Articles of association

Adopted at the extraordinary general meeting held on 2 September 2020

1. Company name

The name of the Company is Thunderful Group AB. The Company is a public company (publ).

2. Registered office of the Board of Directors

The registered office of the board of directors is in the municipality of Gothenburg.

3. Object of the Company’s business

The Company shall, as a parent company, manage and administer the business activities in development, organization and distribution of computer- and video games, distribution of other products and manage immovable and movable property and conduct business activities compatible to the above.

4. Share capital and number of shares

The share capital shall not be less than SEK 500,000 and shall not exceed SEK 2,000,000. The number of shares shall not be less than 50,000,000 and shall not exceed 200,000,000.

5. Board of directors

The board of directors shall consist of not less than 4 and not more than 8 members with no deputy board members.

6. Auditors

For the examination of the Company’s annual report together with the accounting records and the board of directors’ and the CEO’s administration, 1 to 2 auditors and 0 to 1 deputy auditor are appointed.

7. Notice of general meeting

Notice convening a general meeting shall be made by announcement in the Swedish Official Gazette (Sw. Post- och Inrikes Tidningar) and by publishing the notice on the Company’s website. The notice shall simultaneously be announced in the Swedish daily newspaper Dagens Industri.

To participate in the general meeting, the shareholders must notify participation to the Company no later than on the date specified in the notice.
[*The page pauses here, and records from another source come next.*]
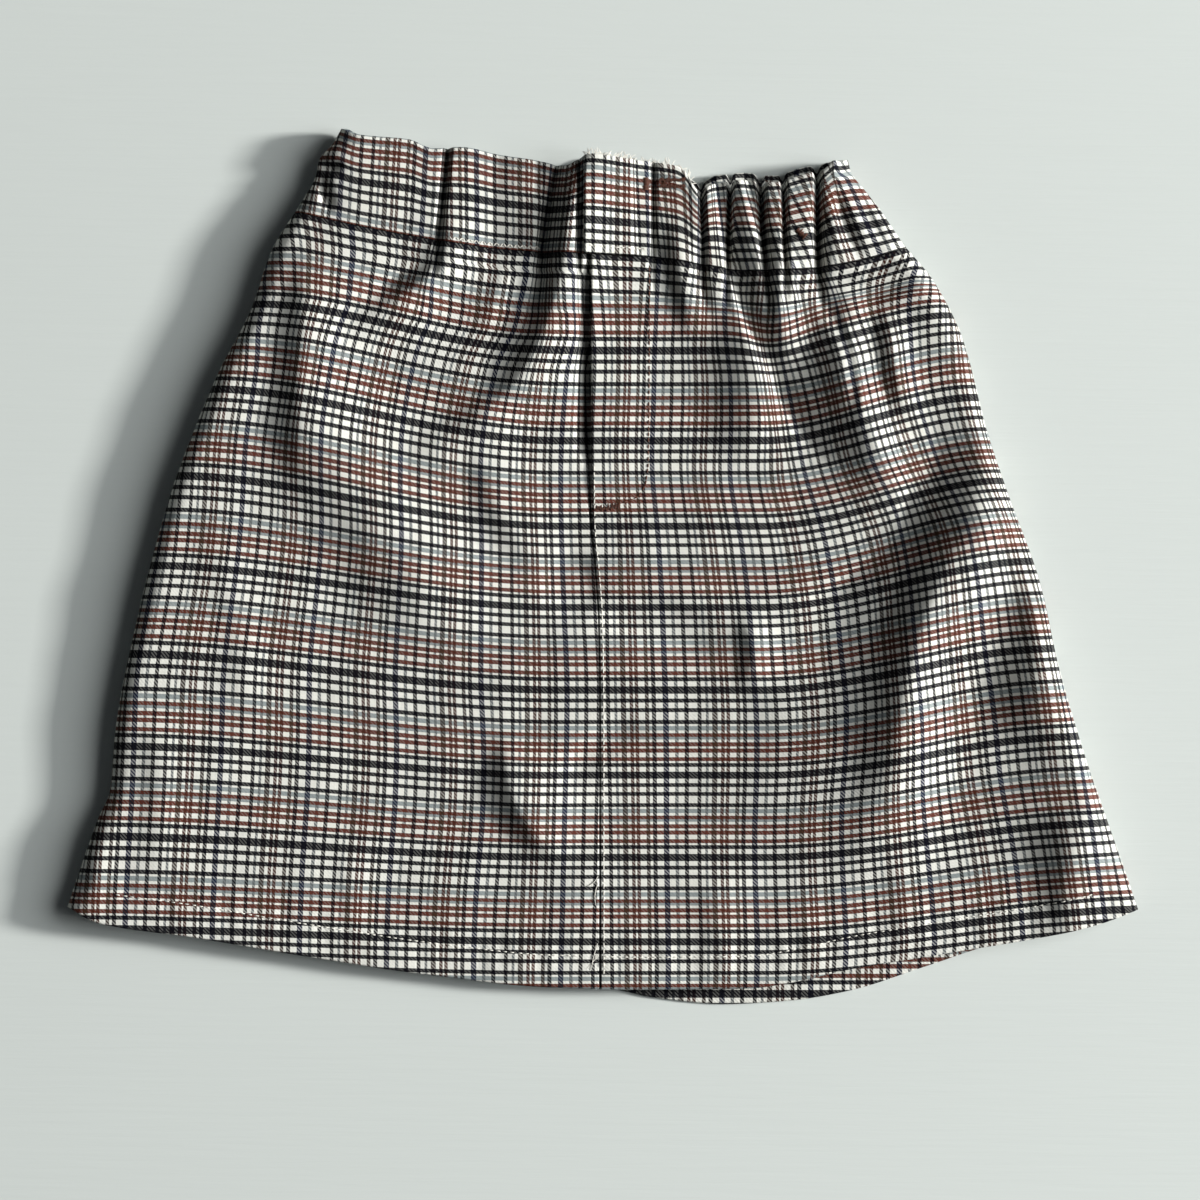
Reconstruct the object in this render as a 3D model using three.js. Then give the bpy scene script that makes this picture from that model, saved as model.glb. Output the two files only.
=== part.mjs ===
// A girl's A-line plaid skirt laid flat: a front in two panels with a mock fly, a one-piece
// back, and a gathered waistband of three lengths. Millimetres, +Z up. The back lies on the
// surface at Z 0, the front lies over it, and the waist points to +Y.
import * as THREE from 'three';

// Cloth and seams.
const CLOTH = 1.2; // one layer of brushed twill
const HEM_CLOTH = 2.2; // hem allowance turned up once and stitched
const BAND_CLOTH = 2.6; // waistband casing, folded double
const SEAM_GAP = 0.3; // the pieces stand this far apart where they are sewn
const HEM_TURN = 16; // height of the turned-up hem
const SIDE_ROLL = 9; // radius that the cloth turns round at each side seam

// The fly: the right panel's folded edge lies on the left panel.
const LAP = 20; // how far the left panel runs on under the right one
const FLY_END = 47; // Y where the open fly ends and the plain lapped seam starts
const FLY_FACING = 1.2; // extra layer that the folded edge has above the fly's end
const LAP_RISE = 1.6; // how far the fly's folded edge stands above the front's own surface
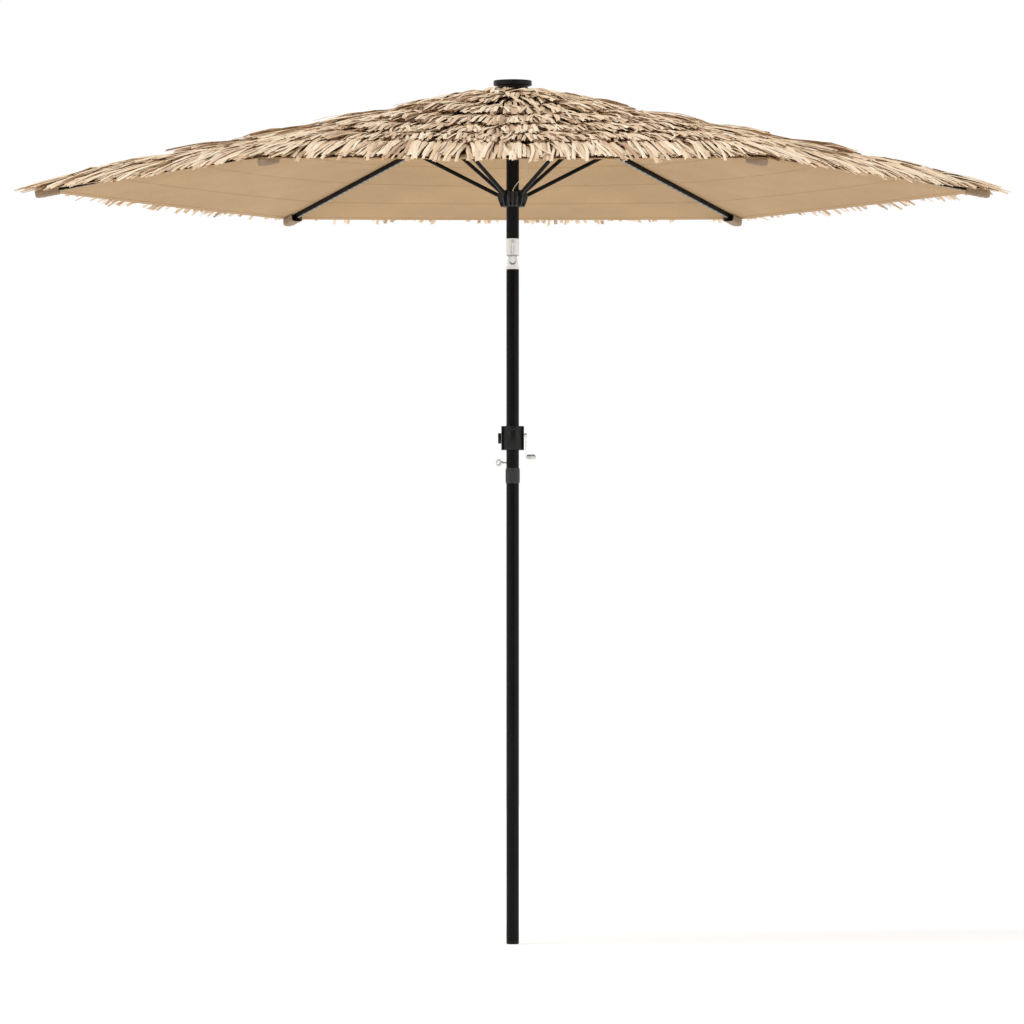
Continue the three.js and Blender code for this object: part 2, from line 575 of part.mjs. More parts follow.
// A tube with a flattened eye at each end, along +X from its lower pin.
function strutGeometry(length) {
  const half = STRUT_RADIUS - 1;
  const neck = STRUT_NECK_HALF;
  const bar = alongX(tube(STRUT_BORE, STRUT_RADIUS, 9, length - 9, 12));
  const eye = () => alongY(rod(STRUT_RADIUS, -half, half, 12));
  const hole = () => alongY(rod(STRUT_PIN_HOLE, -THROUGH, THROUGH, 8));
  const footNeck = block(0, 10, -half, half, -neck, neck);
  const topNeck = block(length - 10, length, -half, half, -neck, neck);
  const joined = [bar, eye(), footNeck, eye().translate(length, 0, 0), topNeck];
  return carve(joined, [hole(), hole().translate(length, 0, 0)]);
}

// Height of the rib centre line at a distance from the axis.
function ribHeight(r) {
  return RIB_PIVOT.z - (r - RIB_PIVOT.r) * Math.tan(RIB_SLOPE);
}

// One rib's share of the canopy: a lower skin of cloth and an upper skin over the thatch, joined
// at the fringe. The space between them is the loose thatch, which is mostly air. The outline of
// [distance, height] is the section along the rib; to both sides the sheet runs to mid-panel.
function canopyGeometry() {
  const cloth = (r) => ribHeight(r) + FABRIC_LIFT;
  const top = (r, rise) => [r, cloth(r) + rise];
  const upper = [[CANOPY_INNER, 25], [160, 30], [1050, 30], [1300, 17], [CANOPY_HEM, 11]];
  const tipTop = cloth(CANOPY_FRINGE) + 4;
  const outline = [
    [CANOPY_INNER, cloth(CANOPY_INNER)],
    [CANOPY_HEM, cloth(CANOPY_HEM)],
    [CANOPY_FRINGE, cloth(CANOPY_FRINGE) - 10],
    [CANOPY_FRINGE, tipTop],
    ...upper.map(([r, rise]) => top(r, rise)).reverse(),
    ...upper.map(([r, rise]) => top(r, rise - SKIN)),
    [CANOPY_HEM, cloth(CANOPY_HEM) + SKIN],
    [CANOPY_INNER, cloth(CANOPY_INNER) + SKIN],
  ];
  const edge = SECTOR / 2;
  const stations = [-edge, 0, edge];
  const positions = [];
  for (const angle of stations) {
    const shrink = Math.cos(SECTOR / 2) / Math.cos(SECTOR / 2 - Math.abs(angle));
    for (const [r, z] of outline) {
      const y = r * shrink * Math.sin(angle) - Math.sign(angle) * CLEARANCE;
      positions.push(r * shrink * Math.cos(angle), y, z);
    }
  }
  const n = outline.length;
  const index = [];
  for (let k = 0; k < stations.length - 1; k++) {
    for (let i = 0; i < n; i++) {
      const j = (i + 1) % n;
      const [a, b, c, d] = [k * n + i, k * n + j, (k + 1) * n + j, (k + 1) * n + i];
      index.push(a, d, b, b, d, c);
    }
  }
  const flat = outline.map(([r, z]) => new THREE.Vector2(r, z));
  const last = (stations.length - 1) * n;
  for (const [a, b, c] of THREE.ShapeUtils.triangulateShape(flat, [])) {
    index.push(a, b, c, last + a, last + c, last + b);
  }
  const geometry = new THREE.BufferGeometry();
  geometry.setAttribute('position', new THREE.Float32BufferAttribute(positions, 3));
  geometry.setIndex(index);
  geometry.computeVertexNormals();
  return geometry;
}

function addSector(number) {
  const sector = new THREE.Group();
  sector.rotation.z = (number - 1) * SECTOR;
  parasol.add(sector);

  const rib = new THREE.Group();
  rib.position.set(RIB_PIVOT.r, 0, RIB_PIVOT.z);
  rib.rotation.y = RIB_SLOPE;
  sector.add(rib);
  piece(`rib_${number}`, ribGeometry(), BLACK_STEEL, rib);
  piece(`rib_bracket_${number}`, bracketGeometry(), BLACK_STEEL, rib).position.x = BRACKET_S;
  piece(`tip_pocket_${number}`, pocketGeometry(), POCKET_FABRIC, rib);

  const topPin = new THREE.Vector2(RIB_PIVOT.r, RIB_PIVOT.z);
  const alongRib = new THREE.Vector2(BRACKET_S, -BRACKET_DROP);
  topPin.add(alongRib.rotateAround(new THREE.Vector2(), -RIB_SLOPE));
  const reach = new THREE.Vector2(topPin.x - STRUT_PIN.r, topPin.y - STRUT_PIN.z);
  const strut = new THREE.Group();
  strut.position.set(STRUT_PIN.r, 0, STRUT_PIN.z);
  strut.rotation.y = -reach.angle();
  sector.add(strut);
  piece(`strut_${number}`, strutGeometry(reach.length()), BLACK_STEEL, strut);

  piece(`canopy_${number}`, canopyGeometry(), THATCH, sector);
}

// ---- Assembly ----------------------------------------------------------------------------

addLowerPole();
addCoupling();
addCrankPole();
addLockScrew();
addHousing();
addCrank();
addTiltFork();
addTiltPin();
addTiltHead();
addMast();
addPulley();
addCrown();
addFinial();
addRunner();
addLiftCord();
for (let number = 1; number <= RIB_COUNT; number++) addSector(number);

export default parasol;
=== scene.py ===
import math

import bpy
import numpy as np
from mathutils import Matrix, Vector


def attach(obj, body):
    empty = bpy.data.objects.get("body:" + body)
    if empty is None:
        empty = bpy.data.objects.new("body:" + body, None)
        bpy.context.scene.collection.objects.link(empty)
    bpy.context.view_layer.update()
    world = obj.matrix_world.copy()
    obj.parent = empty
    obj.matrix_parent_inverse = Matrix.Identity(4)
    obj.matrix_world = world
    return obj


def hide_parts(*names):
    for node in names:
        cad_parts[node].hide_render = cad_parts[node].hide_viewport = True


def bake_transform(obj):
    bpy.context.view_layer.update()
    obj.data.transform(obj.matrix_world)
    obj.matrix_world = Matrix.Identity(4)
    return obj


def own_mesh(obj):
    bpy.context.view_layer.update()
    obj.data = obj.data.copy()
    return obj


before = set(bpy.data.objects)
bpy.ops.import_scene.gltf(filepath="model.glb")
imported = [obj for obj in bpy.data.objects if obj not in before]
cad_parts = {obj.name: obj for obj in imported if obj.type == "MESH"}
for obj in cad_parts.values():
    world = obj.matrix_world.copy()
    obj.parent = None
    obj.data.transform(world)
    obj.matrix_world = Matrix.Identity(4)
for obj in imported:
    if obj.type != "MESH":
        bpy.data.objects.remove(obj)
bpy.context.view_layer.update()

# Looks for the crank-and-tilt thatched parasol. Shapes are written in millimetres in the packed
# model's frame and scaled to metres where each mesh is made. Rib 1 points along +X.

MM = 0.001

RIB_COUNT = 6
RIBS = range(1, RIB_COUNT + 1)
SECTOR = 2 * math.pi / RIB_COUNT
HALF_SECTOR = SECTOR / 2

POLE_RADIUS = 19.0
POLE_BORE = 18.0
PLUG_RADIUS = 17.7                 # of what sits inside a pole's end
POLE_JOINT_Z = 1400.0
LOCK_SCREW_Z = 1439.0
CRANK_Z = 1522.5
CRANK_THROW = 66.5
SHAFT_RADIUS = 4.5
TILT_BASE_Z = 2018.7
TILT_PIVOT_Z = 2042.0
TILT_TOP_Z = 2110.7
MAST_TOP_Z = 2515.0
CLEARANCE = 0.3
THROUGH = 30.0                     # how far cutting rods reach, past any wall of the pole

RIB_PIVOT_R = 30.0
RIB_PIVOT_Z = 2522.15
RIB_SLOPE = math.radians(11.03)
RIB_WIDTH = 12.0
RIB_HEIGHT = 14.5
RIB_START = 14.0
RIB_END = 1402.0
BRACKET_S = 397.1
BRACKET_DROP = 16.0
STRUT_PIN_R = 36.0
STRUT_PIN_Z = 2237.2

CANOPY_INNER = 46.0
CANOPY_HEM = 1431.0
FABRIC_LIFT = 8.4


# ---- Camera and lift cord ----

CAMERA_LENS = 269.3
CAMERA_PLACE = (-0.002, -22.91, 0.562)      # in metres
CAMERA_TARGET = (-0.002, 0.0, 1.2916)


def make_camera():
    data = bpy.data.cameras.new("camera")
    data.lens = CAMERA_LENS
    data.sensor_width = 36.0
    data.clip_end = 200.0
    camera = bpy.data.objects.new("camera", data)
    bpy.context.scene.collection.objects.link(camera)
    camera.location = CAMERA_PLACE
    view = Vector(CAMERA_TARGET) - camera.location
    camera.rotation_euler = view.to_track_quat("-Z", "Y").to_euler()
    bpy.context.scene.camera = camera


CORD_ROUTE = [
    (17.5, 0, 2452), (20.6, -1.8, 2451), (22, -6, 2445), (25, -10.3, 2434), (31, -12.6, 2418),
    (36.5, -13.6, 2399), (40.3, -14, 2379), (42.2, -14.5, 2358), (41.6, -15.6, 2336),
    (38.8, -17.2, 2315), (33.5, -19.4, 2300), (26.5, -22, 2290), (19.5, -24.2, 2282), (12.5, -26, 2273.5),
    (6.5, -26.8, 2265.5), (2, -27, 2257.5), (0, -27, 2250.4),
]
CORD_RADIUS = 1.25


def smooth_route(points, steps):
    """A Catmull-Rom curve through the points, with the given number of steps between each two."""
    knots = [Vector(p) for p in points]
    padded = [2 * knots[0] - knots[1], *knots, 2 * knots[-1] - knots[-2]]
    route = []
    for a, b, c, d in zip(padded, padded[1:], padded[2:], padded[3:]):
        for k in range(steps):
            t = k / steps
            route.append(0.5 * (2 * b + (c - a) * t + (2 * a - 5 * b + 4 * c - d) * t * t
                                + (3 * b - a - 3 * c + d) * t ** 3))
    return [*route, knots[-1]]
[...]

The latter day may not be a Sunday, other public holiday, Saturday, Midsummer’s Eve, Christmas Eve or New Year’s Eve and may not occur earlier than the fifth weekday before the general meeting.

8. Opening of general meeting

The chairman of the board or the one which the board of directors thereto appoints opens the general meeting and leads the negotiations until the chairman of the general meeting is appointed.

9. Annual general meeting

The annual general meeting is held annually within six months after the expiry of the financial year.

The following matters shall be addressed at the annual general meeting:

  1. Election of a chairman of the meeting,
  2. Preparation and approval of the voting register,
  3. Approval of the agenda,
  4. If necessary, election of one or two persons to verify the minutes,
  5. Determination as to whether the meeting has been duly convened,
  6. Presentation of the submitted annual report and the auditor’s report and, if applicable, the combined financial statements and the auditor’s report on the combined financial statements,
  7. Resolution:
  8. in respect of the adoption of the profit and loss statement and the balance sheet and, if applicable, the combined statement of profit and loss and the combined statement of financial position,
  9. in respect of the allocation of the profits or losses set forth in the adopted balance sheet,
  10. in respect of any discharge from liability of the board members and the CEO,
  11. Determination of renumeration for the board of directors and the auditors,
  12. Election of board of directors and accounting firm or auditors,
  13. Any other matter, which rests with the general meeting in accordance with the Swedish Companies Act or the Company’s articles of association.

10. Financial year

The financial year of the Company shall include the period of 1 January-31 December.

11. Record day provision

The Company’s shares shall be registered in a record day register pursuant to the Swedish Central Securities Depositories and Financial Instruments Act (SFS 1998:1479).